*Your task*: Report how many lines of the following entries include the string "only"; respond with the number alone.

------ Data to process

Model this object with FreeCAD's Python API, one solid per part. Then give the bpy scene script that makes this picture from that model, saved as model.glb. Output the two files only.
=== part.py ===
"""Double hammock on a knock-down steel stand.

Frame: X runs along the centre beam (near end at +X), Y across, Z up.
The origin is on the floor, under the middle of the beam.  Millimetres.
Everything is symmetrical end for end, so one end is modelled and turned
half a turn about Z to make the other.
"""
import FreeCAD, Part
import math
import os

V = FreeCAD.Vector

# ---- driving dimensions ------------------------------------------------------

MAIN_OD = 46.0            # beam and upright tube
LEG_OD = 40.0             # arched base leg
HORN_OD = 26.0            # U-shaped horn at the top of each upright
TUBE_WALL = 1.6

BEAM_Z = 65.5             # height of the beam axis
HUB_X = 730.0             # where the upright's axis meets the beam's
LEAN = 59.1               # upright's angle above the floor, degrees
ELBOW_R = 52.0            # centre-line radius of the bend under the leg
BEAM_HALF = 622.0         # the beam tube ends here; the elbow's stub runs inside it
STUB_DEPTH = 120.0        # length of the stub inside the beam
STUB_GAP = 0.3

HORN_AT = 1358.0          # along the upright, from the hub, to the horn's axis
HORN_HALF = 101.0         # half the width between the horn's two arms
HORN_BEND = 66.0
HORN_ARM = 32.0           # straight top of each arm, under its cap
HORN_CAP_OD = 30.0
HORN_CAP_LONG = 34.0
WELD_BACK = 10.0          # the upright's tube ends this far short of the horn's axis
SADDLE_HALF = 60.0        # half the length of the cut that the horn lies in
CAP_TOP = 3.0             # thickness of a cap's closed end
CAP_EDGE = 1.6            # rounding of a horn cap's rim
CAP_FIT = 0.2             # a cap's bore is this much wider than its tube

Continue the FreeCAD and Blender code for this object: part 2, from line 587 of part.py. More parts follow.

------------
------ Data to process

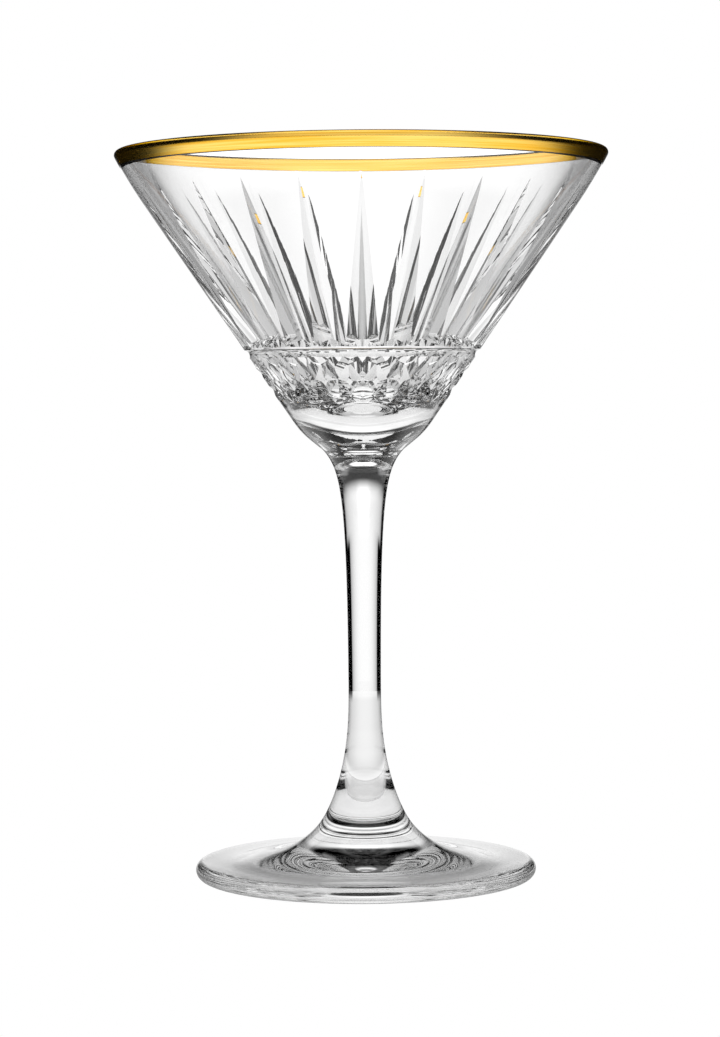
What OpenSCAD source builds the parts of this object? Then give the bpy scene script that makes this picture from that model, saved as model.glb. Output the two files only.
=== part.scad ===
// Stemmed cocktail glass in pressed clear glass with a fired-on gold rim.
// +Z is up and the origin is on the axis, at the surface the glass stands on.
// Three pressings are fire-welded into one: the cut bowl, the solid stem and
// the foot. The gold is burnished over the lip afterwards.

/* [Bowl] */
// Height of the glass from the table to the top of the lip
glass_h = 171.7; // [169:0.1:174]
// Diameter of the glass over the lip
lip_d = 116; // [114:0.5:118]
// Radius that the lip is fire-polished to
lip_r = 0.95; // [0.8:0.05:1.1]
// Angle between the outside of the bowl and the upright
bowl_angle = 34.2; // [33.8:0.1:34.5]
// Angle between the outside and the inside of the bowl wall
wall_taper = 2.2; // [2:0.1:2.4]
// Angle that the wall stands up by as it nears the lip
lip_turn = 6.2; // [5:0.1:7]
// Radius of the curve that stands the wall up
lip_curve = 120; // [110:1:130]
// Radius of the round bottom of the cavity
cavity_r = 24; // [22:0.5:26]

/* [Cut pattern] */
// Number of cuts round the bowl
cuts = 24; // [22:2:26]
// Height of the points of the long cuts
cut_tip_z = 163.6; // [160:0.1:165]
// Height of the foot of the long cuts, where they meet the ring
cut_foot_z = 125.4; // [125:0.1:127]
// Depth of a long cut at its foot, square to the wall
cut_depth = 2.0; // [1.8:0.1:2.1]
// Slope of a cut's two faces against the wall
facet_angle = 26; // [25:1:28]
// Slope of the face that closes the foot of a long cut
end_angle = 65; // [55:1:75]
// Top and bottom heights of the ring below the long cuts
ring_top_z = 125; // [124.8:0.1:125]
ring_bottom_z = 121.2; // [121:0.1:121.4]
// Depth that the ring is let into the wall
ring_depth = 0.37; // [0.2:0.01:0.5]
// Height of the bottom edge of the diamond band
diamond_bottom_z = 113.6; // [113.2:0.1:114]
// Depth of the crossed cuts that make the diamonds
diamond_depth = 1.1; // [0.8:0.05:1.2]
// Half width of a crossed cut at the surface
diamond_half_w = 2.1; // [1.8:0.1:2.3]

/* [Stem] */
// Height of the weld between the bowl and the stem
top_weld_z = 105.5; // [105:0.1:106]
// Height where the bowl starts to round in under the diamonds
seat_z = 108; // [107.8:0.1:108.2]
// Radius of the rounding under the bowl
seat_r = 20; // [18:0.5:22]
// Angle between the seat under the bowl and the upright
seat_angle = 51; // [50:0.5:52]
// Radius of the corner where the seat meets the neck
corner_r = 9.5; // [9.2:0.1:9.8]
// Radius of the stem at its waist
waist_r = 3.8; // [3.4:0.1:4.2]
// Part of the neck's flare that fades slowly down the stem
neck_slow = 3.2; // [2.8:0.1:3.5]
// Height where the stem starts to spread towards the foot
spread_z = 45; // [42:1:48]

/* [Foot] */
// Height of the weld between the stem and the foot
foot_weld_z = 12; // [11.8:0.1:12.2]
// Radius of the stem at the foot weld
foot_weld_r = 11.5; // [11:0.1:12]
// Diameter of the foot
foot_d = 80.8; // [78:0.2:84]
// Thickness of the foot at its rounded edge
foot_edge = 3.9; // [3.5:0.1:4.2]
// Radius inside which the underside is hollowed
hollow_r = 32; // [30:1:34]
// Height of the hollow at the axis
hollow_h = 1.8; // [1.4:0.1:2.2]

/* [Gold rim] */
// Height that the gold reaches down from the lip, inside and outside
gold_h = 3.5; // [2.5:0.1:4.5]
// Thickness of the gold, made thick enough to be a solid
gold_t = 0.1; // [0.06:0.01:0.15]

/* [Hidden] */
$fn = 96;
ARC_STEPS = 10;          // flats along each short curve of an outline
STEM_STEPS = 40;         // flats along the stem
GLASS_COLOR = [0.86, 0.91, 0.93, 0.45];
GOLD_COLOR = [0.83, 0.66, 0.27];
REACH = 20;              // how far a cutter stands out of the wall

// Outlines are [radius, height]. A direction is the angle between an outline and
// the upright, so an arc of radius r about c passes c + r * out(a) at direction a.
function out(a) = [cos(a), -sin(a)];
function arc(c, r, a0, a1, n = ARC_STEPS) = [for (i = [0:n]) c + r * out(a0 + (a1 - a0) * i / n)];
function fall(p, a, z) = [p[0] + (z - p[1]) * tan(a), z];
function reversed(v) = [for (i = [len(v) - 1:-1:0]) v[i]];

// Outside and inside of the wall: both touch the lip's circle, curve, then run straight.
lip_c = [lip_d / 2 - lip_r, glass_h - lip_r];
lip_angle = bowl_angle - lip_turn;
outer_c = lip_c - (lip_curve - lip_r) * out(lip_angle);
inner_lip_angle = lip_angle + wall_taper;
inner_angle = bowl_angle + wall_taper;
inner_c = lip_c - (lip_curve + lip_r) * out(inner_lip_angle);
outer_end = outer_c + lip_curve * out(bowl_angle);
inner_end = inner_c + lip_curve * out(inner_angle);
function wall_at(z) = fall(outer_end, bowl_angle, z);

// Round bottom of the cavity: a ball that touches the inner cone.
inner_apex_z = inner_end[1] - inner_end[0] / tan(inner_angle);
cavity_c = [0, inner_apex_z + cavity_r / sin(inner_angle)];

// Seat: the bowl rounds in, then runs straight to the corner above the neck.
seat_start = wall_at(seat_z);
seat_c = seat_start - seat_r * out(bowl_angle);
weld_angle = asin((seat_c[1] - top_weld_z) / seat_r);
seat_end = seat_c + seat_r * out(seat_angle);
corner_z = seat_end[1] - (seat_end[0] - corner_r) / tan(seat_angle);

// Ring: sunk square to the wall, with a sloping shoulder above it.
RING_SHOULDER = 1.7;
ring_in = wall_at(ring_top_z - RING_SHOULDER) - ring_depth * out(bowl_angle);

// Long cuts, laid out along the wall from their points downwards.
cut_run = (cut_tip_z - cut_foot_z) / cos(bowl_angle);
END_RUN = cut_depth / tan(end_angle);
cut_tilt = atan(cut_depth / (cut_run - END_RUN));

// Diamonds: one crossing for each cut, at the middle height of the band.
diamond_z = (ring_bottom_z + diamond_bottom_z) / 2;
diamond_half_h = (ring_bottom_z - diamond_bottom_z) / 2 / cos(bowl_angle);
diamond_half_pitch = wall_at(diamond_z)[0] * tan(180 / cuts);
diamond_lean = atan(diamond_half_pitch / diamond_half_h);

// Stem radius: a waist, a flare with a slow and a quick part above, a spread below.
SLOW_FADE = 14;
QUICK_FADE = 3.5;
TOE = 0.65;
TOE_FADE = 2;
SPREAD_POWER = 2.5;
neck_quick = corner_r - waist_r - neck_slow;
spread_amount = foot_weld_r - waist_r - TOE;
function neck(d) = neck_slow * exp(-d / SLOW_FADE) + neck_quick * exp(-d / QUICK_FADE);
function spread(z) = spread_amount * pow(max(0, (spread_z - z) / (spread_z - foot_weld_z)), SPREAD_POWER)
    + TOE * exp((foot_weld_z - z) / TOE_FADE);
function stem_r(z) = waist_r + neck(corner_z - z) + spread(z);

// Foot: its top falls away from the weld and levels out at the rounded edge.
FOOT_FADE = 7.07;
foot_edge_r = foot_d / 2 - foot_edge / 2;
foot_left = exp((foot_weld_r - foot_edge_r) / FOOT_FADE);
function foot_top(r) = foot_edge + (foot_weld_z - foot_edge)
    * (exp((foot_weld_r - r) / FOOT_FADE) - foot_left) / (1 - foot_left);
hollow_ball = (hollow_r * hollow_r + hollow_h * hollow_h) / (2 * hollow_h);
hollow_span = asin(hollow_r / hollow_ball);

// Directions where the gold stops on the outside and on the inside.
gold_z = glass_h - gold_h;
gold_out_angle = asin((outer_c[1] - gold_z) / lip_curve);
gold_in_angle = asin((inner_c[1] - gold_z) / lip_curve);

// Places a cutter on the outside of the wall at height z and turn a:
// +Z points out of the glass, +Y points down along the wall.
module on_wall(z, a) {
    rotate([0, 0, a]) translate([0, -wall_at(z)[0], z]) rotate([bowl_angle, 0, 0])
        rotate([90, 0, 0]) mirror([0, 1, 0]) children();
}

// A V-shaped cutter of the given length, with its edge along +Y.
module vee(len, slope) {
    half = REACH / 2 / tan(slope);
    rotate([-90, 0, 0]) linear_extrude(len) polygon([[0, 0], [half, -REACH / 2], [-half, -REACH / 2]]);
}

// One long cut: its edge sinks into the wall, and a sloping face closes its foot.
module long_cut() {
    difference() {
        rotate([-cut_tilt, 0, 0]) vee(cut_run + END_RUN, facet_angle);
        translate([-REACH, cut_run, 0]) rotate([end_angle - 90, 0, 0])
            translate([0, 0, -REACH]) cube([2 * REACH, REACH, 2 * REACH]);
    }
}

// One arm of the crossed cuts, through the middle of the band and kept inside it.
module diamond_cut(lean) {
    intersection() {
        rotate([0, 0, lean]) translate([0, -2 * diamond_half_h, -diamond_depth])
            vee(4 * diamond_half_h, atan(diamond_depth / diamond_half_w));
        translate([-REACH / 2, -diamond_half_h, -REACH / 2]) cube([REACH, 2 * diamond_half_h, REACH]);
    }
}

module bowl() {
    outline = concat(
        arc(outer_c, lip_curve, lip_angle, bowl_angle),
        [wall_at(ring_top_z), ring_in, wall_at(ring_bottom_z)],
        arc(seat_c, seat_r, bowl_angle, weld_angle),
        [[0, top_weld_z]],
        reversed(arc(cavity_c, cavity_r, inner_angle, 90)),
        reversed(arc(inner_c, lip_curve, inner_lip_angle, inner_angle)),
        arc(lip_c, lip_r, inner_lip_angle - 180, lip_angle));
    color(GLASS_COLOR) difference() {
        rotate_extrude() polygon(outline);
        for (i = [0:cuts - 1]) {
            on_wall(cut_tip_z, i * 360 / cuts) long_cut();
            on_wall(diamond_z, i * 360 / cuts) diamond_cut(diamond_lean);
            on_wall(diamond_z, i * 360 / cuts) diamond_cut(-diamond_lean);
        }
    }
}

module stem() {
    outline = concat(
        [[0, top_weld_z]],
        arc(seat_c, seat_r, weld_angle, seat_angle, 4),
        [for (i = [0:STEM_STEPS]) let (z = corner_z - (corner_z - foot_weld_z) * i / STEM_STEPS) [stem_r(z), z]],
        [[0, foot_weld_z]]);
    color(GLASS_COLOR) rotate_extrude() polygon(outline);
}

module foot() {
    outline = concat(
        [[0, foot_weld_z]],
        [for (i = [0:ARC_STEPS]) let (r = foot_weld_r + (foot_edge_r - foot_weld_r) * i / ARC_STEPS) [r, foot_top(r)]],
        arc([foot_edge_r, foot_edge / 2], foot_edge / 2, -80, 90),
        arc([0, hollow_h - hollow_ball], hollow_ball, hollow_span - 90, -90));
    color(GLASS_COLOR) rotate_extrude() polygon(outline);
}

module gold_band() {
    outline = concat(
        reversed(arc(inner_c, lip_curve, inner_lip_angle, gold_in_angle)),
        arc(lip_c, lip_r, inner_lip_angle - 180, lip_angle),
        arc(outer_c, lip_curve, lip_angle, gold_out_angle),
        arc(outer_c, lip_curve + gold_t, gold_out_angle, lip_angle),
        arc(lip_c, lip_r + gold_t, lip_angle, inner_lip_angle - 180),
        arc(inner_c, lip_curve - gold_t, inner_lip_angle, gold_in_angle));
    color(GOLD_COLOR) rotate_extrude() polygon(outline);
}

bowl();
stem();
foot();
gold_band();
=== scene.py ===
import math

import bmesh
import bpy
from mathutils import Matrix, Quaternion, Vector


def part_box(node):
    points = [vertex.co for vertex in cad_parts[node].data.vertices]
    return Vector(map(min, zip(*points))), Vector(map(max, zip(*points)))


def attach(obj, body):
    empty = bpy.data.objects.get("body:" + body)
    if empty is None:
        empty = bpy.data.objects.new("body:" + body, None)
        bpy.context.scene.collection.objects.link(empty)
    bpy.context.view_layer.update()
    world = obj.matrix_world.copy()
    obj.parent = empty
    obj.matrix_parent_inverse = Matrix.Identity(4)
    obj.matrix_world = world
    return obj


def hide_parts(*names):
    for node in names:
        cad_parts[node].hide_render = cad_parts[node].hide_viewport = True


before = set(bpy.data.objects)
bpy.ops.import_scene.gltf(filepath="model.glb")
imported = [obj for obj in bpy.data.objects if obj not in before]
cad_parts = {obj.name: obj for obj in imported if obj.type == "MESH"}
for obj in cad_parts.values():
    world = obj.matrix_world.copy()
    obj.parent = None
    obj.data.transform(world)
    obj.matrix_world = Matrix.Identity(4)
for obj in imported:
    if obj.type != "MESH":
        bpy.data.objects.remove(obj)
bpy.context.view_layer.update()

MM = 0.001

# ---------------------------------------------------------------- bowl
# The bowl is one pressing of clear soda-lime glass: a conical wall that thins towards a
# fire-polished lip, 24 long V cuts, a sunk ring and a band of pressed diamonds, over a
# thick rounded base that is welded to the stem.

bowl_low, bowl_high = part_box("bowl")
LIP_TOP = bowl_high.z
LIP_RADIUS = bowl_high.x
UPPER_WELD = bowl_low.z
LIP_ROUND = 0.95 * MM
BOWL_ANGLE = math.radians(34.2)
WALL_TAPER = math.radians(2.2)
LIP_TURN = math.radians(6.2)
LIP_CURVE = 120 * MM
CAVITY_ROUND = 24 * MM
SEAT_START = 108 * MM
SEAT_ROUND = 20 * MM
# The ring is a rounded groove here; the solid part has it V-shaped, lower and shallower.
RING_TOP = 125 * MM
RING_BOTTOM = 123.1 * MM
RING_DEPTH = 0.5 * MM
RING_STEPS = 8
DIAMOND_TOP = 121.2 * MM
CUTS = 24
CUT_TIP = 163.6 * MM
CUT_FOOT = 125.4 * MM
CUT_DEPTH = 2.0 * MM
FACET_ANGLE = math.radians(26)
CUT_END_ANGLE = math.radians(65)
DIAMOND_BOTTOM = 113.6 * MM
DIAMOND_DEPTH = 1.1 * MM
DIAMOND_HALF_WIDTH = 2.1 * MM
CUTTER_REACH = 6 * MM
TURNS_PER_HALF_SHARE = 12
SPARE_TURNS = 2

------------

*Correct output*: 2